For one hour last Wednesday evening, the contestants in the race for the U.S. Senate seat debated, with appropriate seriousness, the questions of strategic arms control, NATO forces, trade relations, immigration, Middle East policy and human rights.
The forum arranged by the League of Women Voters for Gov. Edmund G. (Jerry) Brown Jr., the Democratic nominee, and San Diego Mayor Pete Wilson, his Republican opponent, was remarkably devoid of verbal tricks and cheap shots. Both men clearly had prepared well for the confrontation and both spoke with clarity and occasional eloquence.
It was a welcome change from the pattern of a campaign that, like many others this year, has been dominated by 30-second TV spots aimed mainly at denigrating the character, consistency and competence of the opposition.
The only trouble was that if you did not happen to be within range of a San Francisco television station, you had difficulty seeing it.
The debate was carried live by two stations here, but in the massive Los Angeles TV market, where 40 percent of the state's voters live, it was available only on the UHF public television outlet, and there with a two-hour delay.

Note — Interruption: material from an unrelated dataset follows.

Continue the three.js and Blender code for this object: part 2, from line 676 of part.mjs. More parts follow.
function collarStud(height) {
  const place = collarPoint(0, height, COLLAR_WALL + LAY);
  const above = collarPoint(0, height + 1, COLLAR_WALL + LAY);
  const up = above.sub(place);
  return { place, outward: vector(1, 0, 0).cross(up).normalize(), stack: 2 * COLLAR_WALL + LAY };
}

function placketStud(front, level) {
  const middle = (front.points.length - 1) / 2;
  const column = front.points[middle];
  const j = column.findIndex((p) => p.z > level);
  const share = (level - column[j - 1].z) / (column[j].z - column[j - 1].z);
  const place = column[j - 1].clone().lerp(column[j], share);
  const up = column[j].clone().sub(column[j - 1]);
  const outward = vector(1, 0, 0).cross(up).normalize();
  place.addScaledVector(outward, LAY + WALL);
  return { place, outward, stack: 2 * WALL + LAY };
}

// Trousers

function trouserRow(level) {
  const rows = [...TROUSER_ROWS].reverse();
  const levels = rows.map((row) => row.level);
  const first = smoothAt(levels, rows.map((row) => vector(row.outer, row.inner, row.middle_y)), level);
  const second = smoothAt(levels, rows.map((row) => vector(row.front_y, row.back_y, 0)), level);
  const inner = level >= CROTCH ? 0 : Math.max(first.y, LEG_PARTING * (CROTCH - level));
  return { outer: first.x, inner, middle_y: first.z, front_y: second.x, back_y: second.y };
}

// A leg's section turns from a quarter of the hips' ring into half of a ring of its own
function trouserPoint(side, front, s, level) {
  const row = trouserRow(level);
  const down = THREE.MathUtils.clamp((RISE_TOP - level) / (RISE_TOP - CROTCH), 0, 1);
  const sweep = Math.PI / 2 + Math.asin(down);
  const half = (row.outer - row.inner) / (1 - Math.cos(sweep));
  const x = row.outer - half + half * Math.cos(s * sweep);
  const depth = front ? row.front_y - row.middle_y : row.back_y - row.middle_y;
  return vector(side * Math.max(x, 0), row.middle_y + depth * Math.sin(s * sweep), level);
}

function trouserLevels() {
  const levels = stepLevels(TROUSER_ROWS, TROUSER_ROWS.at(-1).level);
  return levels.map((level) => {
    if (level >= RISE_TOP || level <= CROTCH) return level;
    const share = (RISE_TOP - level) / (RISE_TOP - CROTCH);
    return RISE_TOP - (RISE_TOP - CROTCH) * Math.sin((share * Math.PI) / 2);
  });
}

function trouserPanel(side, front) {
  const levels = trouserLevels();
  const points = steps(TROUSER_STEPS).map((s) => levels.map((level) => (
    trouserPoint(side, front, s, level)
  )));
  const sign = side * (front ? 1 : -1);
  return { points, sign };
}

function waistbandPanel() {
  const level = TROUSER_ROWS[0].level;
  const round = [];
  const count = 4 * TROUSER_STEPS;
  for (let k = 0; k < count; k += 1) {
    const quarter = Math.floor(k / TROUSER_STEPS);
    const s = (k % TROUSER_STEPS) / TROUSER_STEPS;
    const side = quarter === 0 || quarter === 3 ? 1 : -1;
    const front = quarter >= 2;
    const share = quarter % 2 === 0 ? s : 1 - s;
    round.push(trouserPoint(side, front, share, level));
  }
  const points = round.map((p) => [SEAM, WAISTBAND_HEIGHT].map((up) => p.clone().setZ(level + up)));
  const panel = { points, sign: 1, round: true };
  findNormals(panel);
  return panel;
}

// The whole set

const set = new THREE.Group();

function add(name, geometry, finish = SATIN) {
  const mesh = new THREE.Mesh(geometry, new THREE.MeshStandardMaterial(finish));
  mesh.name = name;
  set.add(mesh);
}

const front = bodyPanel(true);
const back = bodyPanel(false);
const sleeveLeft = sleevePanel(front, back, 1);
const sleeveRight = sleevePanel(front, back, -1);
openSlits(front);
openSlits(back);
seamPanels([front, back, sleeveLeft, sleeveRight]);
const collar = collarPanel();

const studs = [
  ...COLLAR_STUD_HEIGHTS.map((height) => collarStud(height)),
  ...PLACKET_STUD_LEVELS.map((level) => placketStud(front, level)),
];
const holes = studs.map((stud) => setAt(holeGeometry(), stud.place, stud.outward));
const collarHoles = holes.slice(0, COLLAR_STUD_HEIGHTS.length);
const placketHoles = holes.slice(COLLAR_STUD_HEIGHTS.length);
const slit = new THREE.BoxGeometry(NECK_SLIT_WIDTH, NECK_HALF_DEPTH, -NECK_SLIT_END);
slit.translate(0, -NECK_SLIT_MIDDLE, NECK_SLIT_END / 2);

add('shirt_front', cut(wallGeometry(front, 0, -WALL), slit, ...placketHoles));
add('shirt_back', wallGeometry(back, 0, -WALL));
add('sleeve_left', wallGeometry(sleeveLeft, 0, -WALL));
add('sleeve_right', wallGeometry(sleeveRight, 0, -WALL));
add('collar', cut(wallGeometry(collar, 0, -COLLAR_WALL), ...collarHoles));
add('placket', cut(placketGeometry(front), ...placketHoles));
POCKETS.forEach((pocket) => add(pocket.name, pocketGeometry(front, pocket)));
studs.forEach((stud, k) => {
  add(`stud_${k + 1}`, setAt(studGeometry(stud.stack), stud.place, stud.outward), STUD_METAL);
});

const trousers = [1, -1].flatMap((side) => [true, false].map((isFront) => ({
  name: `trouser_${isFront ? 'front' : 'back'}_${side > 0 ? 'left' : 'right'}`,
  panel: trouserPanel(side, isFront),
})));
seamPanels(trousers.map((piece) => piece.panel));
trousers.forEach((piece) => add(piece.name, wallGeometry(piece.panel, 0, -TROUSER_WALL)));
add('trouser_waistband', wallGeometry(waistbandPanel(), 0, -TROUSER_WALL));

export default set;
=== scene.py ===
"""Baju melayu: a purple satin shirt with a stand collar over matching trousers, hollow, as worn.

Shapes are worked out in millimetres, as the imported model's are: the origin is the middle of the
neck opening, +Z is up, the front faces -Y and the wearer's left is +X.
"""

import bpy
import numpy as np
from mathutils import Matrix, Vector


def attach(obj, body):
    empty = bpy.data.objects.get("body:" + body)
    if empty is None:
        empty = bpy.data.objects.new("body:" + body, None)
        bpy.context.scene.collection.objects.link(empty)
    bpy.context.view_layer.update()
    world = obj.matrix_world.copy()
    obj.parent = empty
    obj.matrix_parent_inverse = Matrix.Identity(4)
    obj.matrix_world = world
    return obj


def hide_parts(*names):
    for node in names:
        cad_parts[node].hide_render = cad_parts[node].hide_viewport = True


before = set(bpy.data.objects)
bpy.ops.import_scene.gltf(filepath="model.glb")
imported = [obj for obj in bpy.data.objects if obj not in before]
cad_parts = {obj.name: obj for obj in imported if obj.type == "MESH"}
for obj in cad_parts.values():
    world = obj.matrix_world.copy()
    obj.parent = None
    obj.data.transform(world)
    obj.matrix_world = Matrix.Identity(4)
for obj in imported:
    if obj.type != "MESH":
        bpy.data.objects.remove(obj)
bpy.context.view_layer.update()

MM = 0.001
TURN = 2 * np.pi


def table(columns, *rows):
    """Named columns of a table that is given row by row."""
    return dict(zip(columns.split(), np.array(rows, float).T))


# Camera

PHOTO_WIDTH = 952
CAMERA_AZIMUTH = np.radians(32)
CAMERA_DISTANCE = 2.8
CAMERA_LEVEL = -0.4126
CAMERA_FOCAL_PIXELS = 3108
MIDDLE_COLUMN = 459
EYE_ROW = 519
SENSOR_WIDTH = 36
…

The commercial stations in Los Angeles -- and in most other cities -- declined to make room for the debate on their schedules. This might be thought of as simply an expression of characteristic Los Angeles disdain for anything originating in San Francisco. But, as of now, none of the stations is planning to televise Monday's second and final debate -- which is being held in Los Angeles.
What the broadcasters are saying, in essence, is that their normal commercial fare is more important than the exposure of their hge audiences to the views of the men whose policies may decide the ratification of future nuclear weapons treaties or the shape of future defense budgets.

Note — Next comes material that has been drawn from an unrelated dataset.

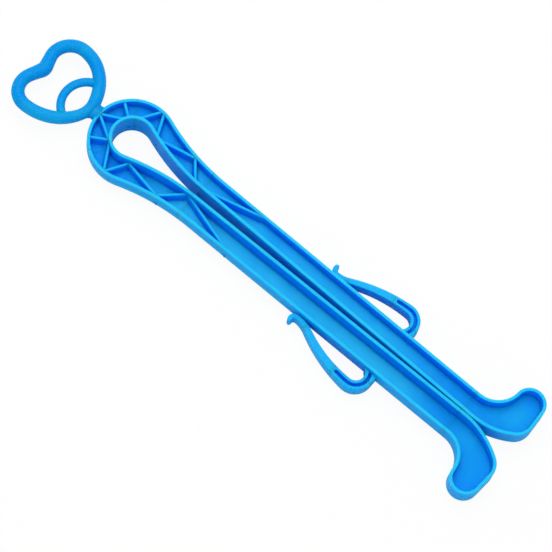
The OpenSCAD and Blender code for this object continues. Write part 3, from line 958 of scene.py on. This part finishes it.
def neck_mesh():
    """A saddle waisted between the bow's wall and the ring's bar. Its section's width and height
    are a power of the cosine and the sine. It is in painted shade, with a painted highlight
    along the middle of its top."""
    share = np.linspace(0, 1, NECK_STATIONS)[:, None]
    y = bow_r - neck_root + (neck_len + neck_root + neck_head) * share
    waist = 1 + neck_flare * (2 * share - 1) ** 2
    turn = np.linspace(0, 2 * np.pi, NECK_SIDES, endpoint=False)[None]
    wide, tall = (np.sign(wave) * np.abs(wave) ** neck_power / 2 for wave in (np.cos(turn), np.sin(turn)))
    across = wide * neck_w * waist
    height = tall * neck_h * (0.5 + waist / 2)
    points = np.stack([across, y + 0 * across, ring_z - neck_sink + height], -1).reshape(-1, 3)
    painted_light = neck_shade + neck_highlight * np.exp(-(across / neck_highlight_w) ** 2) * smooth(height / 2)
    faces = tube_faces(NECK_STATIONS, NECK_SIDES)
    return piece("neck_block", placed(points), faces, ring_shaded_plastic, painted_light.ravel())


made = neck_mesh()
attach(made, "crown")
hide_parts("hanger_neck")

# Studio
# The shaper lies on white paper under one broad soft lamp high on the right and a weaker
# one on the left, in a pale room. The camera looks down from the lower left.
paper_half = 3.0
paper_below = 0.0002
paper_seen = 0.93

paper = bpy.data.materials.new("white_paper")
paper.use_nodes = True
tree = paper.node_tree
matte = tree.nodes["Principled BSDF"]
matte.inputs["Base Color"].default_value = (0.86, 0.86, 0.86, 1)
matte.inputs["Roughness"].default_value = 0.9
matte.inputs["Specular IOR Level"].default_value = 0.0
glow = node(tree, "Emission", {"Color": (1, 1, 1, 1), "Strength": 1.0})
seen = node(tree, "LightPath", {})
share = node(tree, "Math", {0: seen.outputs["Is Camera Ray"], 1: paper_seen})
share.operation = "MULTIPLY"
mix = node(tree, "MixShader", {"Fac": share.outputs["Value"], 1: matte.outputs["BSDF"],
                               2: glow.outputs["Emission"]})
tree.links.new(mix.outputs["Shader"], tree.nodes["Material Output"].inputs["Surface"])

corners = [(-paper_half, -paper_half, 0), (paper_half, -paper_half, 0),
           (paper_half, paper_half, 0), (-paper_half, paper_half, 0)]
sheet = bpy.data.meshes.new("paper")
sheet.from_pydata(corners, [], [(0, 1, 2, 3)])
sheet.materials.append(paper)
ground = bpy.data.objects.new("paper", sheet)
bpy.context.scene.collection.objects.link(ground)
ground.location.z = cad_low.z - paper_below

# The room is white to the camera and dimmer to the plastic
world = bpy.data.worlds.new("room")
bpy.context.scene.world = world
world.use_nodes = True
room = world.node_tree.nodes["Background"]
room.inputs["Color"].default_value = (1, 1, 1, 1)
seen = node(world.node_tree, "LightPath", {})
level = world.node_tree.nodes.new("ShaderNodeMix")
level.data_type = "FLOAT"
level.inputs["A"].default_value = 0.65
level.inputs["B"].default_value = 1.0
world.node_tree.links.new(seen.outputs["Is Camera Ray"], level.inputs["Factor"])
world.node_tree.links.new(level.outputs["Result"], room.inputs["Strength"])


def lamp(name, place, size, watts):
    """A square soft lamp at a place, turned towards the middle of the shaper."""
    light = bpy.data.lights.new(name, "AREA")
    light.energy = watts
    light.size = size
    made = bpy.data.objects.new(name, light)
    bpy.context.scene.collection.objects.link(made)
    made.location = place
    made.rotation_euler = (-Vector(place)).to_track_quat("-Z", "Y").to_euler()


lamp("broad_lamp", (0.35, 0.30, 1.6), size=1.4, watts=15)
lamp("fill_lamp", (-1.0, -0.3, 1.1), size=0.9, watts=1)

camera_place = (-0.48114, -0.26774, 1.43695)
camera_right = (0.64529989, -0.75986923, 0.07865619)
camera_up = (0.69783051, 0.62822750, 0.34403894)
camera_back = (-0.31083858, -0.16711960, 0.93565507)
lens = bpy.data.cameras.new("camera")
lens.sensor_width = 36.0
lens.lens = 163.07
lens.clip_end = 20.0
camera = bpy.data.objects.new("camera", lens)
bpy.context.scene.collection.objects.link(camera)
turn = Matrix([camera_right, camera_up, camera_back]).transposed()
camera.matrix_world = Matrix.Translation(camera_place) @ turn.to_4x4()
bpy.context.scene.camera = camera
bpy.context.scene.view_settings.view_transform = "Standard"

This is not a parochial matter. The three main channels in Los Angeles are owned and operated by the national networks, and their management decisions reflect a set of values endemic in that industry. Complaints of lack of television coverage of the campaign have been heard in many states this year.
These stations are huge profit centers, with some of the profits in an election year coming from the millions of dollars of individual political contributions that are funneled directly into television advertising.
Television swallows those dollars and then, often, on its news shows and commentaries, joins the denunciation of the distorted and negative messages of the 30-second ads it runs.
The response of television executives to this kind of complaint is that they cover the highlights of the debate on their news shows, just as newspapers do in their columns. That is fine, as far as it goes.
But it is clear that the value of a campaign debate, like the value of a televised presidential press conference, is the rare opportunity the voters have to watch public men answer questions at length. They can hear the candidates' views, not in capsule but in the round, and form their own conclusions on the men and the issues.
Voters who had doubts about Brown and Wilson would, I think, have been pleased by the knowledge they displayed and the calm, reasoned way they presented their views.
Those voters would have learned that there is broad agreement between them on the next steps in the Middle East, that they share an aversion toward protectionist measures in foreign trade and are clearly conscious of the domestic and foreign pressures that must be adjusted in our immigration policy.
More important, they would have heard them define their differences on the best strategy for achieving a nuclear arms agreement and the best way to defend Western Europe in the next decade. The debate over the appropriate role of conventional and nuclear arms -- the costs and the risks of both -- is about as important as any issue likely to face the Senate in the coming years.
But voters in Los Angeles did not see that debate. On the CBS affiliate, they saw an episode of "Seven Brides for Seven Brothers," in which "a romance between Crane and a veterinarian turns into a dilemma when the vet is awarded a medical internship that will separate them," to quote the listing in the Los Angeles Times.
On the NBC affiliate, it was "Real People," with "the salute to Chicago," including "baseball legends of Wrigley Field, Mayor Jane Byrne . . . a cheeseburger emporium made famous by "Saturday Night Live," a man who designs Miss America Swimsuits, a cat that predicts the weather," and, as the saying goes, other wonders too numerous to catalog.
On the ABC affiliate, it was the 1968 Rock Hudson film, "Ice Station Zebra," which presumably would have melted if its showing had been delayed after 14 years.
I would like to hear the explanations of the television executives who blanked out the debate for these programs, and I will share their comments with you if and when they arrive.